The main aim of my work in this field is to contribute to frameworks for improved management of invaded riparian ecosystems.

The Eerste River which flows through Stellenbosch is the primary study site for work on this topic. A permanent transect along the entire length of the river (40km) was established for long-term research.

Invasion ecology is the study of the human-mediated introductions of organisms, especially to areas well outside their potential range as defined by their natural dispersal mechanisms and biogeographic barriers. The field covers all aspects relating to the introduction of organisms, their capacity to naturalize and invade in the target region, their interactions with resident biota and, increasingly, the consideration of costs and benefits of their presence and abundance with reference to human value systems. Interest in biological invasions has grown exponentially in the past two decades. I have a special interest in contributing to the development of clear and objective concepts in invasion ecology, particularly relating to plant invasions. Contributions in this area in recent years have included the following:

• Development of a lexicon and associated concepts for categorizing introduced plants; this was recently expanded to include concepts for all taxa and types of ecosystems;
• Conceptualization of the role of long-distance dispersal in biodiversity conservation and biological invasions;
• What’s hot in invasion ecology — an evaluation of insights from the most-highly cited papers in the field;
• Contributing to the conceptual unification of plant invasion ecology through the merging the concepts of species invasiveness and community invasibility;
• Assessing progress in invasion ecology since the publication of Charles Elton’s 1958 book The ecology of invasions by animals and plants: a 50-year-on review of Elton’s book; a detailed assessment of the book’s influence on the field; an edited book with contributions from >50 prominent researchers on progress in the field since Elton;
• Identifying geographical and taxonomical biases in invasion ecology;
• Conceptualization of global dispersal pathways and their role in invasion success; A proposed unified framework for biological invasions.
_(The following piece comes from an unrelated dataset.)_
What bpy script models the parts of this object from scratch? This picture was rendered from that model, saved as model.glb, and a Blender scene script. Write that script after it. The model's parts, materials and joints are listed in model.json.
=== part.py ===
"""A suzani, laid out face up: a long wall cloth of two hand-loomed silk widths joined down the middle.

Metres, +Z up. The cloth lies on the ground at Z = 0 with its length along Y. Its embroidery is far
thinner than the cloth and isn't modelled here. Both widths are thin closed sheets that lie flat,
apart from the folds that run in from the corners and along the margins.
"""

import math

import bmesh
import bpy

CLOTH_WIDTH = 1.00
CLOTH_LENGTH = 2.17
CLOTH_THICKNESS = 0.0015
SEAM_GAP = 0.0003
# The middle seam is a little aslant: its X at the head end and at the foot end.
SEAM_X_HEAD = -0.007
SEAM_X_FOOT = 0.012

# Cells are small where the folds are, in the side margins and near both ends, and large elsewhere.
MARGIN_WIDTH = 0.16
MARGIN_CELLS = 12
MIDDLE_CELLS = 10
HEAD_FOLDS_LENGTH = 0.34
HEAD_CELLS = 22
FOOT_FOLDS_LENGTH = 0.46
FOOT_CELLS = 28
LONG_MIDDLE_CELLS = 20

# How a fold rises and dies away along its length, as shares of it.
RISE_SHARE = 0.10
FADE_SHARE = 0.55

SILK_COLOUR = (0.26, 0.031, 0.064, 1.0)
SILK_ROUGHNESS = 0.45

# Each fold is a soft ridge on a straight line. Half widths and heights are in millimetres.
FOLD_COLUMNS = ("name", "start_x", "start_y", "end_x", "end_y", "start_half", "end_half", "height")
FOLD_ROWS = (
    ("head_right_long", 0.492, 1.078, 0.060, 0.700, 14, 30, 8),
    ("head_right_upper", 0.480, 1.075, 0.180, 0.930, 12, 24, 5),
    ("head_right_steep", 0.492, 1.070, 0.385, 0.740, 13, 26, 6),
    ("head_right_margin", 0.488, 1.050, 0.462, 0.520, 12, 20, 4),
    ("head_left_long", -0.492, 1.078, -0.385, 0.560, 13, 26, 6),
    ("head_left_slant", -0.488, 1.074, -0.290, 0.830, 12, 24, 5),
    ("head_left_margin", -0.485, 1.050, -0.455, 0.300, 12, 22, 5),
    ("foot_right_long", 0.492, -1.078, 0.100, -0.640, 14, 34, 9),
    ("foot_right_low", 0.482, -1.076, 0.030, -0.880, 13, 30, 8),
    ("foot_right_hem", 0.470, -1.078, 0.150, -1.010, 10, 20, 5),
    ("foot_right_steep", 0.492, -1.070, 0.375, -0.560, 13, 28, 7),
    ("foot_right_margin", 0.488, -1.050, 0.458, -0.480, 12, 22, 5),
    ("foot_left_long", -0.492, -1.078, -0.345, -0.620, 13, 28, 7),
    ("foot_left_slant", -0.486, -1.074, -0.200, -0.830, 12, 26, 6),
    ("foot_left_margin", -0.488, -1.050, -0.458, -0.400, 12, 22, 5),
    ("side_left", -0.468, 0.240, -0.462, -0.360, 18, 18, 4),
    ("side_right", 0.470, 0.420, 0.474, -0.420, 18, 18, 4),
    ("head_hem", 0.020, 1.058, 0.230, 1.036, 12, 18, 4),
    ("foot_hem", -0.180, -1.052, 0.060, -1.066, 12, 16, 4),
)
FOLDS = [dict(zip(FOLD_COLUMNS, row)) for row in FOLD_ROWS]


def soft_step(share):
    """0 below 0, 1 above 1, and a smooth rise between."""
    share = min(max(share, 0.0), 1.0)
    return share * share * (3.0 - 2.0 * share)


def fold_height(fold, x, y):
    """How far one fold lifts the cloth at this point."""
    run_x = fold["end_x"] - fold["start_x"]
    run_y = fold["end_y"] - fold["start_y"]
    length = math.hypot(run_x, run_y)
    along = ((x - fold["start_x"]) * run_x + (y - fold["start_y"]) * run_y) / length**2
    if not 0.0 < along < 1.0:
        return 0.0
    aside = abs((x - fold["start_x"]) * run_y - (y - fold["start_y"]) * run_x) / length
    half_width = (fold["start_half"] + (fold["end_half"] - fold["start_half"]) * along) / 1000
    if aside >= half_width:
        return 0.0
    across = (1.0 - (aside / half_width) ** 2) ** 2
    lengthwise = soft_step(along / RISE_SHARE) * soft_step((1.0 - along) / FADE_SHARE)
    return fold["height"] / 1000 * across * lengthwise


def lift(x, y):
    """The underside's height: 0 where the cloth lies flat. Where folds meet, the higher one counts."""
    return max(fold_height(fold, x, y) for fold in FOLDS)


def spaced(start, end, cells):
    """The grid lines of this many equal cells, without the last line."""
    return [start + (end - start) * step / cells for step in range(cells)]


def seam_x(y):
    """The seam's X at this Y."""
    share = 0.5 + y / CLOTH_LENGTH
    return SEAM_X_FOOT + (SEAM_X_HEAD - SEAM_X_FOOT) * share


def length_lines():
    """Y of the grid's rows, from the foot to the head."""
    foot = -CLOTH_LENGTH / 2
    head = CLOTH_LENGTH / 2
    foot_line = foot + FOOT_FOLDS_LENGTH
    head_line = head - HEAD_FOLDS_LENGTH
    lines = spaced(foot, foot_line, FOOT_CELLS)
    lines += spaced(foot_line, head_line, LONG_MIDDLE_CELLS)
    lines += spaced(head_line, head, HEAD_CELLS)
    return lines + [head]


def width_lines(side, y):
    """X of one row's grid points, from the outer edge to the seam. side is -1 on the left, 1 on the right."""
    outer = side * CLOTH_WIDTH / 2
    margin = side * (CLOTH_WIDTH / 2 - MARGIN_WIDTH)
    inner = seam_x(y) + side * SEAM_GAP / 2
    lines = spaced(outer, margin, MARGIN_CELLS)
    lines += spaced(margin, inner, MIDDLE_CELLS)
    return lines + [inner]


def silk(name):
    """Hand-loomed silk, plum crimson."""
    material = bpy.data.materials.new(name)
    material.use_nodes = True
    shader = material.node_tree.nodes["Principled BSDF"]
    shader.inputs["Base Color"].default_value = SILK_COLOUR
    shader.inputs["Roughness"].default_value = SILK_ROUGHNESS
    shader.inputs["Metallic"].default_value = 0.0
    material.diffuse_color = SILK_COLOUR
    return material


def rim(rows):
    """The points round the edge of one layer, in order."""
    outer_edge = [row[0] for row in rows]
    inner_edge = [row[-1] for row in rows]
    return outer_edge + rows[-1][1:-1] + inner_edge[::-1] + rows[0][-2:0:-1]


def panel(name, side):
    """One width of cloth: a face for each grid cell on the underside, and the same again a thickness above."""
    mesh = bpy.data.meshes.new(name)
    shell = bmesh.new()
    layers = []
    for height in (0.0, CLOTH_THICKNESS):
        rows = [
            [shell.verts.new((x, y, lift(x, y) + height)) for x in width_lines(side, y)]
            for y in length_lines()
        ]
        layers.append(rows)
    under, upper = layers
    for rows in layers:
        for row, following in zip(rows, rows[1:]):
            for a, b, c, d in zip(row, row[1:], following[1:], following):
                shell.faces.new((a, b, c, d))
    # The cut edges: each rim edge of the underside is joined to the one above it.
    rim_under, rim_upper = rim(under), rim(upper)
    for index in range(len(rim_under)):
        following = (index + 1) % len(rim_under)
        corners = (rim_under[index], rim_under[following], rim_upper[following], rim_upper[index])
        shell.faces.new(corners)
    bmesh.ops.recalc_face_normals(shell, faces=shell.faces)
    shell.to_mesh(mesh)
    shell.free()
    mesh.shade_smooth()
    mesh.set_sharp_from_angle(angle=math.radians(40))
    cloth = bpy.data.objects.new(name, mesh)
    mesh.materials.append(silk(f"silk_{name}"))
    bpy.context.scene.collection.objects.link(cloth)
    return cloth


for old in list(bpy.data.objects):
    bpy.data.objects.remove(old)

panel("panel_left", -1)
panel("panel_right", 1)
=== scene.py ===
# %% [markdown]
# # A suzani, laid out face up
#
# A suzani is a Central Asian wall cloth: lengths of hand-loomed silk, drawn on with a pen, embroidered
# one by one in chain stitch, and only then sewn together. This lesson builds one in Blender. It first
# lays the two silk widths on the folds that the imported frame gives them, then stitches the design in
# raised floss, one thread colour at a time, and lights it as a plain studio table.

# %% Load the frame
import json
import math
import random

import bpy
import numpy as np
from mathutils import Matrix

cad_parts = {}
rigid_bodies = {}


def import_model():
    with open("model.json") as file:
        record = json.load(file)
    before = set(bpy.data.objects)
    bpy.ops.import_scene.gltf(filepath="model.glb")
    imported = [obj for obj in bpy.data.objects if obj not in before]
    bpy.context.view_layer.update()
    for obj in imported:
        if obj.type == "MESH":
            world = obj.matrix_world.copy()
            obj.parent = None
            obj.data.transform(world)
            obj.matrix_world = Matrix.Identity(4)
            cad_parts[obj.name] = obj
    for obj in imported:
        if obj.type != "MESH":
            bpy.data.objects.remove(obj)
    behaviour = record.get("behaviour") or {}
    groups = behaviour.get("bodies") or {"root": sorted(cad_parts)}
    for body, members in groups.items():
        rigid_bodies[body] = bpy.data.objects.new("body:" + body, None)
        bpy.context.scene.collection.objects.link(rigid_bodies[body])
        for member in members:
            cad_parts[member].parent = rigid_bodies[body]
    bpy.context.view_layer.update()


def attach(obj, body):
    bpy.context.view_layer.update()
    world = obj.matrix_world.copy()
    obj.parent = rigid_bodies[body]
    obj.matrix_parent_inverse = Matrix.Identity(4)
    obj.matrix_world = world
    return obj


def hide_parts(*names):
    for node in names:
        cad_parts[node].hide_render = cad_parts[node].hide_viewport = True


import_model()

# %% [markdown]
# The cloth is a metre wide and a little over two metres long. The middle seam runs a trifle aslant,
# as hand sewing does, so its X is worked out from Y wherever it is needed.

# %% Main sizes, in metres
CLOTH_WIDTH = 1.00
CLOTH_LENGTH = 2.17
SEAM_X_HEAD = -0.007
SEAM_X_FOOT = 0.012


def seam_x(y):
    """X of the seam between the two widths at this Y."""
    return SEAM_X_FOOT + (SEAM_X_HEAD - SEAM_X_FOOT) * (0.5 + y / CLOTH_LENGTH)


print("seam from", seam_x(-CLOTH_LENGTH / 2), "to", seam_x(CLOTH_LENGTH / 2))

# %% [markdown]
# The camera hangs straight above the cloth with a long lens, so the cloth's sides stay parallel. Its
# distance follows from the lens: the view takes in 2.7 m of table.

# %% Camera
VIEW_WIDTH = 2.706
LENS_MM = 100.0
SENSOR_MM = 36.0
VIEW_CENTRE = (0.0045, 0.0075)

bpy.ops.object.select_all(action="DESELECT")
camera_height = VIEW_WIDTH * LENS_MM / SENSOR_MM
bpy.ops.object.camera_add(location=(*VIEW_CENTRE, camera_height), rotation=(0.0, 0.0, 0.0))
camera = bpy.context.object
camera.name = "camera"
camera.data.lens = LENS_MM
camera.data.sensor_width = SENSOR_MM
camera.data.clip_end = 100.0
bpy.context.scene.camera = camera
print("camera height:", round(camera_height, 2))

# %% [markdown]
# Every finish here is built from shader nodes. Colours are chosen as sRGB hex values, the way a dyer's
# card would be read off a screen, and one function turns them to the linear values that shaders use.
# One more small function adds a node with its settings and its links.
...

The increasing human domination of the world is forcing us to revisit key tenets of paradigms relating to conservation of biodiversity. Biological invasions are interacting with numerous other human-mediated drivers to bring about radical changes to ecosystems worldwide. Such changes provide numerous challenges for conservationists and resource managers.
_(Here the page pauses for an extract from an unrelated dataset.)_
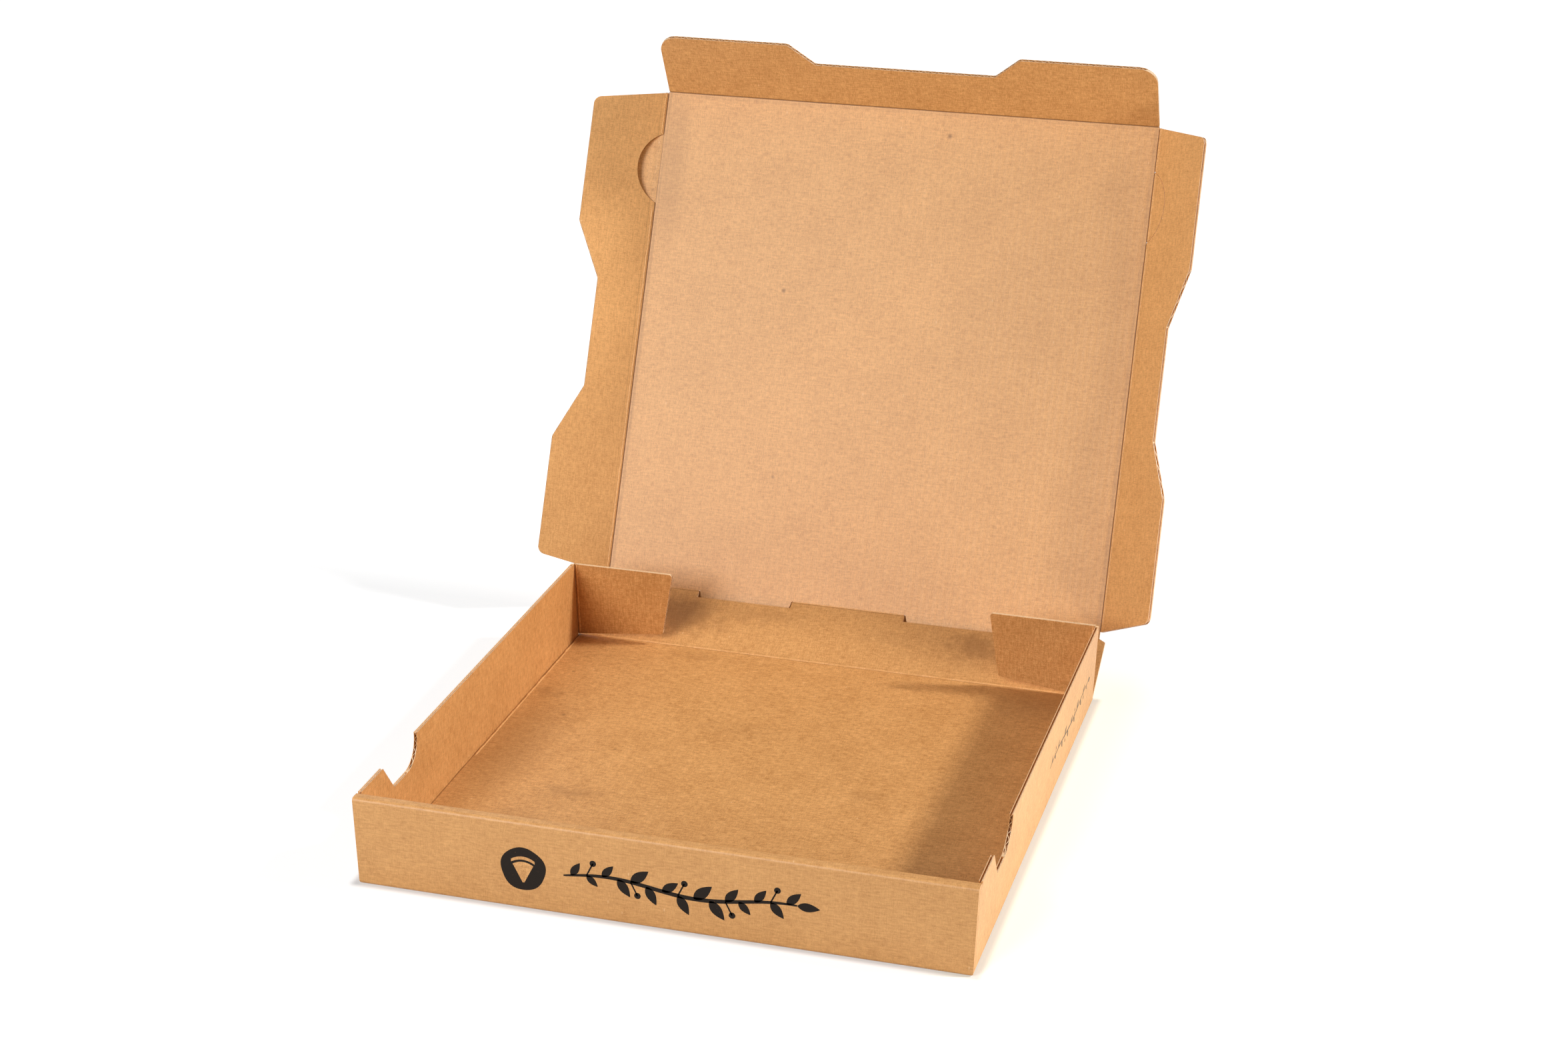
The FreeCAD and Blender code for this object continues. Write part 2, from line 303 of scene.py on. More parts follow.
def triangles(node):
    """Corners of a node's triangles, with their normals and areas."""
    mesh = frame["nodes"][node].data
    mesh.calc_loop_triangles()
    points = np.empty(len(mesh.vertices) * 3)
    mesh.vertices.foreach_get("co", points)
    index = np.empty(len(mesh.loop_triangles) * 3, int)
    mesh.loop_triangles.foreach_get("vertices", index)
    corners = points.reshape(-1, 3)[index.reshape(-1, 3)]
    cross = np.cross(corners[:, 1] - corners[:, 0], corners[:, 2] - corners[:, 0])
    length = np.linalg.norm(cross, axis=1)
    normals = cross / np.maximum(length, 1e-15)[:, None]
    return corners, normals, length / 2


def largest_normal(normals, areas):
    """Normal that the largest area shares."""
    _, group = np.unique(normals.round(3), axis=0, return_inverse=True)
    size = np.bincount(group.ravel(), weights=areas)
    best = group.ravel() == size.argmax()
    mean = (normals[best] * areas[best, None]).sum(axis=0)
    return mean / np.linalg.norm(mean)


def outward(node, joint):
    """Outward normal of the panel that a node has at a fold.

    That panel's outer face lies one board thickness outside the fold line.
    """
    corners, normals, areas = triangles(node)
    pivot, axis = np.array(joint["pos_m"]), np.array(joint["axis"])
    offset = ((corners.mean(axis=1) - pivot) * normals).sum(axis=1)
    along = abs(normals @ axis) < 0.02
    outside = abs(offset - BOARD) < 0.05 * MM
    chosen = along & outside
    return largest_normal(normals[chosen], areas[chosen])


def fold_spans(node, joint):
    """Stretches of a fold line along which a node's inner edge runs."""
    corners, _, _ = triangles(node)
    pivot, axis = np.array(joint["pos_m"]), np.array(joint["axis"])
    ends = np.stack((corners, np.roll(corners, -1, axis=1)), axis=2).reshape(-1, 2, 3)
    along = (ends - pivot) @ axis
    apart = np.linalg.norm(ends - pivot - along[..., None] * axis, axis=2)
    near = (apart < 0.25 * MM).all(axis=1) & (abs(along[:, 0] - along[:, 1]) > MM)
    pieces = sorted(np.sort(along[near], axis=1).tolist())
    spans = [pieces[0]]
    for low, high in pieces[1:]:
        if low <= spans[-1][1] + MM / 10:
            spans[-1][1] = max(spans[-1][1], high)
        else:
            spans.append([low, high])
    return spans


def shared_spans(joint):
    """Stretches of a fold line that both of its panels reach."""
    shared = [(max(low, start), min(high, end))
              for low, high in fold_spans(joint["parent"], joint)
              for start, end in fold_spans(joint["child"], joint)]
    return [(low, high) for low, high in shared if high - low > MM]


def panel_axes(joint):
    """Origin and axes of a folding panel: along its fold, away from it, outward."""
    along = np.array(joint["axis"])
    outer = outward(joint["child"], joint)
    away = np.cross(outer, along)
    centre = triangles(joint["child"])[0].mean(axis=(0, 1))
    if (centre - joint["pos_m"]) @ away < 0:
        away = -away
    return np.array(joint["pos_m"]), along, away, outer


def panel_place(writer, axes):
    """Object coordinates turned into a panel's own: along, away and outward."""
    origin, *rows = axes
    if np.linalg.det(rows) < 0:
        rows[2] = -rows[2]
    turn = Matrix([list(row) for row in rows])
    shift = -(np.array(turn) @ origin)
    mapping = writer.add("ShaderNodeMapping", {
        "Vector": writer.add("ShaderNodeTexCoord").outputs["Object"],
        "Location": tuple(shift), "Rotation": turn.to_euler("XYZ")})
    return mapping.outputs["Vector"], rows[2]


def tray_place(writer):
    """Coordinates on the tray: across the flutes, along them, and which face.

    The third one is 0 on the floor, 1 on the side walls and all upper edges,
    and 2 on the front.
    """
    coordinates = writer.add("ShaderNodeTexCoord")
    normal = writer.vector("ABSOLUTE", coordinates.outputs["Normal"])
    facing = writer.add("ShaderNodeSeparateXYZ", {0: normal})
    place = writer.add("ShaderNodeSeparateXYZ", {0: coordinates.outputs["Object"]})
    sideways = writer.math("GREATER_THAN", facing.outputs[0], 0.7)
    forward = writer.math("GREATER_THAN", facing.outputs[1], 0.7)
    across = writer.add("ShaderNodeMix", {
        0: sideways, 2: place.outputs[0], 3: place.outputs[2]})
    along = writer.add("ShaderNodeMix", {
        0: forward, 2: place.outputs[1], 3: place.outputs[2]})
    raised = writer.math("GREATER_THAN", place.outputs[2], RAISED)
    face = writer.math("MULTIPLY_ADD", forward, 2.0, sideways)
    face = writer.math("MAXIMUM", face, raised)
    return writer.add("ShaderNodeCombineXYZ", {
        0: across.outputs[0], 1: along.outputs[0], 2: face}).outputs[0]


def grain(writer, place, strength=1.0):
    """Tone of the liner about zero, and its height for the bump."""
    look = bpy.context.scene.pizza_board
    parts = writer.add("ShaderNodeSeparateXYZ", {0: place})
    patches = writer.noise(place, 38.0, detail=3.0)
    clouds = writer.noise(writer.vector("MULTIPLY", place, (0.5, 1.0, 1.0)), 260.0, detail=3.0)
    across = writer.noise(writer.vector("MULTIPLY", place, (260.0, 1300.0, 900.0)), 1.0,
                          detail=3.0)
    along = writer.noise(writer.vector("MULTIPLY", place, (1900.0, 420.0, 900.0)), 1.0)
    fine = writer.noise(place, 2600.0, detail=1.0)
    wave = writer.math("SINE", writer.math(
        "MULTIPLY", parts.outputs[0], 2 * math.pi / look.flute_pitch))
    patchy = writer.math("ADD", patches, 0.5)
    wave = writer.math("MULTIPLY", wave, patchy)
    calm = writer.math("MULTIPLY_ADD", parts.outputs[2], -0.22, 1.0)
    mottling = writer.math("MULTIPLY", writer.total(patches, clouds),
                           look.mottling * strength)
    across = writer.math("MULTIPLY", across, strength)
    fibres = writer.math("MULTIPLY", writer.total(across, along, fine), look.fibre)
    lines = writer.math("MULTIPLY", wave, 0.06)
    tone = writer.math("MULTIPLY", writer.total(mottling, fibres, lines), calm)
    return tone, wave, writer.total(across, along)


def flecks(writer, place, size, spacing, share):
    """Mask of scattered small flecks; only some of the cells hold one."""
    cells = writer.add("ShaderNodeTexVoronoi", {
        "Vector": place, "Scale": 1.0 / spacing, "Randomness": 1.0})
    inside = writer.ease(cells.outputs["Distance"], size / spacing, 0.4 * size / spacing)
    chance = writer.add("ShaderNodeSeparateColor", {0: cells.outputs["Color"]})
    chosen = writer.math("LESS_THAN", chance.outputs[0], share)
    return writer.math("MULTIPLY", inside, chosen)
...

I am very interested in contributing to the development of novel approaches for sustainable ecosystem management in our rapidly changing world. To this end, I have been involved in the following initiatives:

• Defining concepts and evaluating management implications of the notion of “novel ecosystems” — those that contain new combinations of species that arise through human action, environmental change, and the impacts of introduced organisms;
• Developing pragmatic and sustainable protocols for restoration of ecosystems degraded by invasive species. My recent focus has been on fynbos and riparian ecosystems in South Africa;
• Developing an objective approach to identify situations when the deliberate movement of species to new localities can be justified to enhance their chances of survival (“Managed relocation” or “assisted migration”);
• Identifying emerging pathways for biological invasions to allow for proactive intervention to reduce future impacts. The use of non-native plant species for biofuels has the potential to produce a new wave of invasions. Work in this area has involved assessing the potential impacts of South Africa’s Biofuels Industrial Strategy, and drawing lessons from the experience of commercial forestry to reduce risks of invasions from new plantings.
• Contributing to the formulation of a robust research agenda for conservation biogeography to include the consideration of biological invasions and many other factors.